My title alludes to an essay written in 1950’s by Aldous Huxley on “Literature and Vulgarity.” But I understand “vulgarity” not just as a  question of taste as Huxley does. Vulgarity is primarily a hermeneutical and political issue.

In The Prince (chapter XV), Machiavelli presents obliquely his theory of a double discourse: an open discourse for the many, and a hidden discourse for the few. This deliberate ambiguity  has as its foundation the Renaissance version of skepticism, which is philology, an empirical science that seeks to establish the historical “truth” of a text at the very moment it doubts all interpretive manipulations. More than that, Machiavelli makes ambiguities the very basis of government or the arcana potestatis, the necessarily hidden practice of power. The theory of dissimulation, “Platonic” noble lies, and politics-as-spectacle move centerstage.

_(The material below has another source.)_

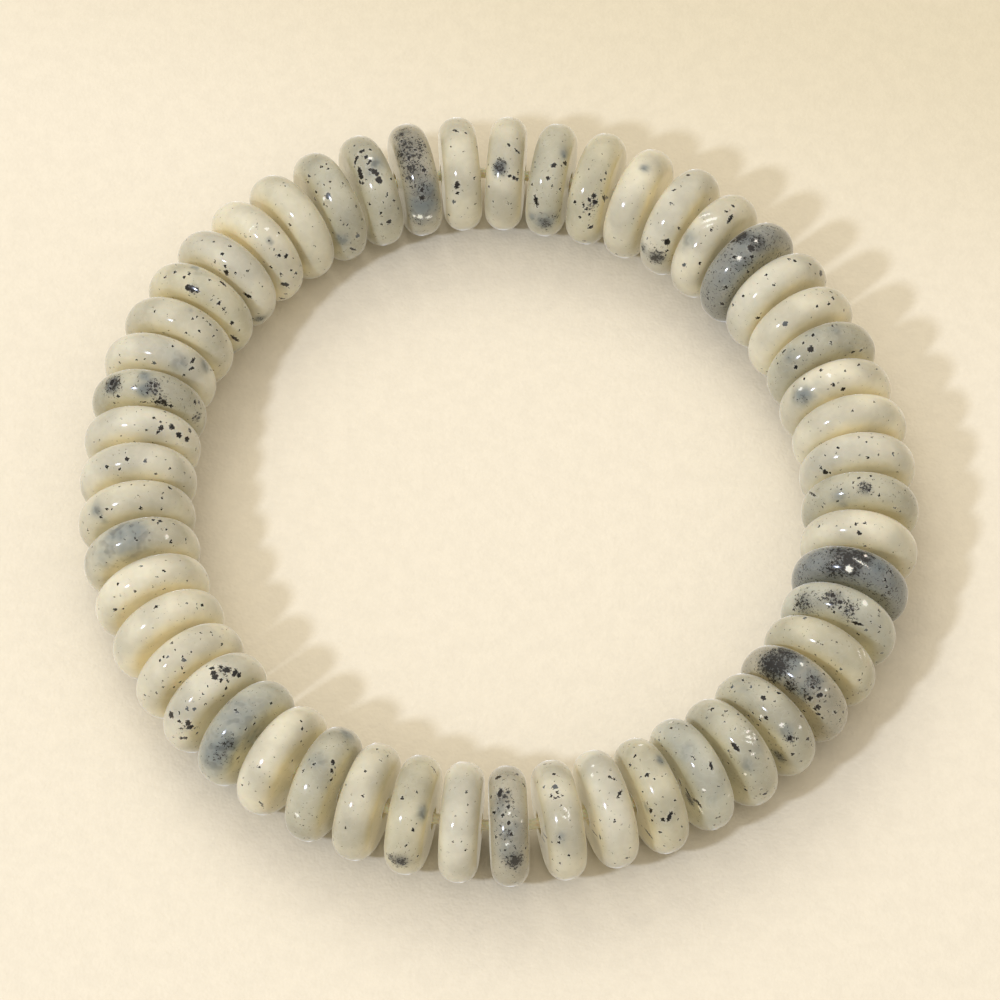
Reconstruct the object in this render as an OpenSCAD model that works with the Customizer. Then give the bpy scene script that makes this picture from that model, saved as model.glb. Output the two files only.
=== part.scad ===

This double, simultaneously open and hermetic discourse, was picked in the Baroque period by most political philosophers. It became the centerpiece in the political debates dividing the Machiavellians and the so-called anti-Machiavellians. Two of them stand out and are treated in this paper: Tommaso Campanella and Francis Bacon .  They both write two utopias, respectively, the City of the Sun and   New Atlantis. They are two texts in which utopias of science are tangled with Machiavellian politics. It is Bacon, above all, who articulates a theory about the secret powers of science and the hierarchical ordering of intelligence: Bensalem over Renfusa.

This double “Machiavellian” discourse permeates some of the most influential articulations about the democratic advances and the loss of  the aristocratic perspective in  latter-day modernity. These ideas were debated with great clarity in  nineteenth – centuryt Victorian England. They were also debated, among others,by Ortega y Gasset, Croce, and Nietzsche. Sundry theories of  “concealment” and taste can be removed  from metaphysical abstractions and be viewed within  this political framework.

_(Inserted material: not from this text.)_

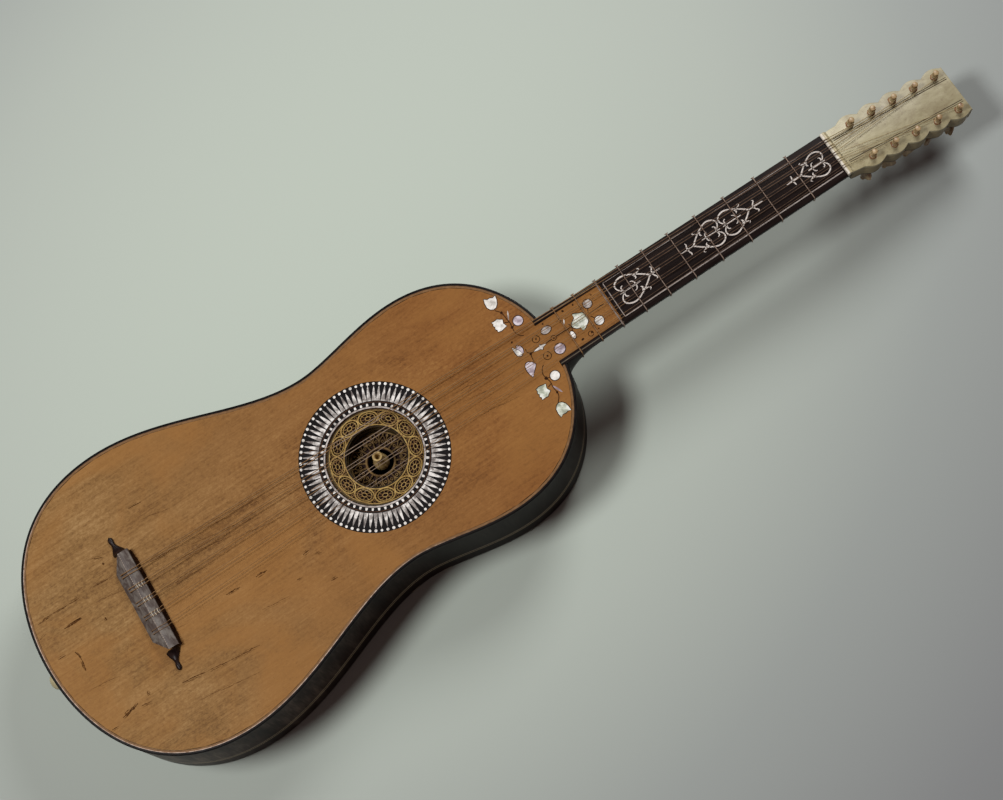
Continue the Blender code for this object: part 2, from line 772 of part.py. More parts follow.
def make_nut():
    # A bar with a rounded top, standing on the neck between fingerboard and peghead
    bottom = NECK_TOP + GAP
    top = BELLY_TOP + NUT_HEIGHT
    corner = 0.30 * NUT_LENGTH
    profile = [
        (0.0, bottom),
        (NUT_LENGTH, bottom),
        (NUT_LENGTH, top - corner),
        (NUT_LENGTH - 0.3 * corner, top - 0.3 * corner),
        (NUT_LENGTH - corner, top),
        (corner, top),
        (0.3 * corner, top - 0.3 * corner),
        (0.0, top - corner),
    ]
    near = [(-neck_half_width(NUT_FROM_ROSE + y), NUT_FROM_ROSE + y, z) for y, z in profile]
    far = [(-x, y, z) for x, y, z in near]
    add_part("nut", loft_mesh("nut", [near, far]), "ivory")


# Frets

def fret_distance(number):
    return NUT_FROM_ROSE - FRET_SCALE * (1 - 2 ** (-number / 12))


def make_frets():
    radius = FRET_GUT / 2
    out = GAP + radius
    for number in range(1, FRET_COUNT + 1):
        y = fret_distance(number)
        slope = (neck_depth(y - out) - neck_depth(y + out)) / (2 * out)
        rounded = neck_round(y, out * math.hypot(1.0, slope))
        side = neck_half_width(y) + out
        top = BELLY_TOP + out
        loop = [(x, z) for x, z in rounded]
        loop[0] = (side, NECK_TOP)
        loop[-1] = (-side, NECK_TOP)
        shoulder = 0.4 * FRET_GUT
        over = [(-side, top - shoulder), (-side + shoulder, top), (side - shoulder, top), (side, top - shoulder)]
        loop += over
        points = [(x, 0.0, z) for x, z in loop]
        fret = tube(f"fret_{number:02d}", points, radius, "gut", closed=True)
        fret.location.y = y


# Peghead and pegs

def head_matrix():
    # Across, along and out of the peghead's face, from the edge where it meets the neck
    return Matrix.Translation((0.0, HEAD_FROM_ROSE, BELLY_TOP)) @ Matrix.Rotation(-HEAD_ANGLE, 4, "X")


def peg_place(side, index):
    spread = PEG_ROW_SPREAD * index / (PEGS_PER_SIDE - 1)
    return side * (PEG_ROW_HALF_WIDTH + spread), FIRST_PEG + PEG_PITCH * index


def head_outline():
    # Scalloped edges with one lobe at each peg, swelling from the neck's width
    start = neck_half_width(HEAD_FROM_ROSE)
    right = [(start, GAP)]
    steps = SCALLOP_STEPS * PEGS_PER_SIDE
    first = FIRST_PEG - PEG_PITCH / 2
    for i in range(1, steps):
        along = first + PEG_PITCH * i / SCALLOP_STEPS
        wave = abs(math.cos(math.pi * (along - FIRST_PEG) / PEG_PITCH))
        right.append((HEAD_HALF_WIDTH + HEAD_SCALLOP * wave, along))
    right = [p for p in right if p[1] < HEAD_LENGTH - PEG_PITCH / SCALLOP_STEPS]
    right.append((HEAD_HALF_WIDTH + HEAD_SCALLOP * 0.3, HEAD_LENGTH))
    return right + mirrored(right)


def make_head():
    outline = head_outline()
    face = plate("peghead_face", [outline], 0.0, FACE_THICKNESS, "ivory")
    core = plate("peghead", [outline], 0.0, HEAD_THICKNESS, "ebony")
    face.matrix_world = head_matrix() @ Matrix.Translation((0, 0, -FACE_THICKNESS / 2))
    core_middle = -FACE_THICKNESS - GAP - HEAD_THICKNESS / 2
    core.matrix_world = head_matrix() @ Matrix.Translation((0, 0, core_middle))

    # Tapered peg holes through both layers
    holes = bmesh.new()
    over = 0.0010
    taper = (PEG_BACK_RADIUS - PEG_FRONT_RADIUS) / BACK_END_OF_HEAD
    widen = 1 / math.cos(math.pi / PEG_SIDES)
    back_radius = (PEG_BACK_RADIUS + taper * over + PEG_CLEARANCE) * widen
    front_radius = (PEG_FRONT_RADIUS - taper * over + PEG_CLEARANCE) * widen
    for side in (-1, 1):
        for index in range(PEGS_PER_SIDE):
            across, along = peg_place(side, index)
            middle = Matrix.Translation((across, along, -BACK_END_OF_HEAD / 2))
            bmesh.ops.create_cone(
                holes,
                cap_ends=True,
                segments=PEG_SIDES,
                radius1=back_radius,
                radius2=front_radius,
                depth=BACK_END_OF_HEAD + 2 * over,
                matrix=middle,
            )
    mesh = bpy.data.meshes.new("peg_holes")
    holes.to_mesh(mesh)
    holes.free()
    cutter = add_cutter("peg_holes", mesh)
    cutter.matrix_world = head_matrix()
    cut(face, cutter)
    cut(core, cutter)


def peg_sections():
    # Round tip and shank, then a flat paddle with a bead, as half widths and heights
    back = -BACK_END_OF_HEAD - PEG_CLEARANCE
    collar_end = back - PEG_COLLAR_LENGTH
    stem_end = collar_end - PEG_STEM_LENGTH
    head_end = stem_end - PEG_HEAD_LENGTH
    wide = PEG_HEAD_WIDTH / 2
    thick = PEG_HEAD_THICKNESS / 2
    tip = PEG_TIP_LENGTH
    round_sections = [
        (0.6 * PEG_BUTTON_RADIUS, tip),
        (PEG_BUTTON_RADIUS, tip - 0.0005),
        (PEG_BUTTON_RADIUS, tip - 0.0014),
        (PEG_TIP_RADIUS, tip - 0.0018),
        (PEG_TIP_RADIUS, 0.0010),
        (PEG_FRONT_RADIUS, 0.0004),
        (PEG_BACK_RADIUS, back),
        (PEG_COLLAR_RADIUS, back),
        (PEG_COLLAR_RADIUS, collar_end + 0.0006),
        (PEG_STEM_RADIUS, collar_end - 0.0006),
    ]
    sections = [(radius, radius, height) for radius, height in round_sections]
    for share, width, thickness in (
        (0.06, 0.42, 0.95), (0.25, 0.86, 1.0), (0.50, 1.0, 1.0), (0.75, 0.82, 0.95), (0.92, 0.42, 0.85),
    ):
        sections.append((wide * width, thick * thickness, stem_end - PEG_HEAD_LENGTH * share))
    bead = PEG_BEAD_RADIUS
    sections.append((0.75 * bead, 0.75 * bead, head_end))
    sections.append((bead, bead, head_end - 0.8 * bead))
    sections.append((0.5 * bead, 0.5 * bead, head_end - 1.8 * bead))
    return sections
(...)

In recent times, the debates between science and politics have been restated forcefully from a variety of viewpoints. A political thinker, such as Leo Strauss, theorizes the hegemony of the “political” as well as the necessity of a double discourse over and against the excesses of the decadence and vulgarity of the modern age. On the other hand, Marshall Mcluhan‘s optimism about technology calls for a new esthetics and a non-linear way of thinking.

The paper stops short of submitting some general tentative propositions about how a new elite is to educated for the exigencies of  the future. It  retrieves, however, the medieval  idea of  “vulgarity” as the basis for thinking about and opening up new perspectives.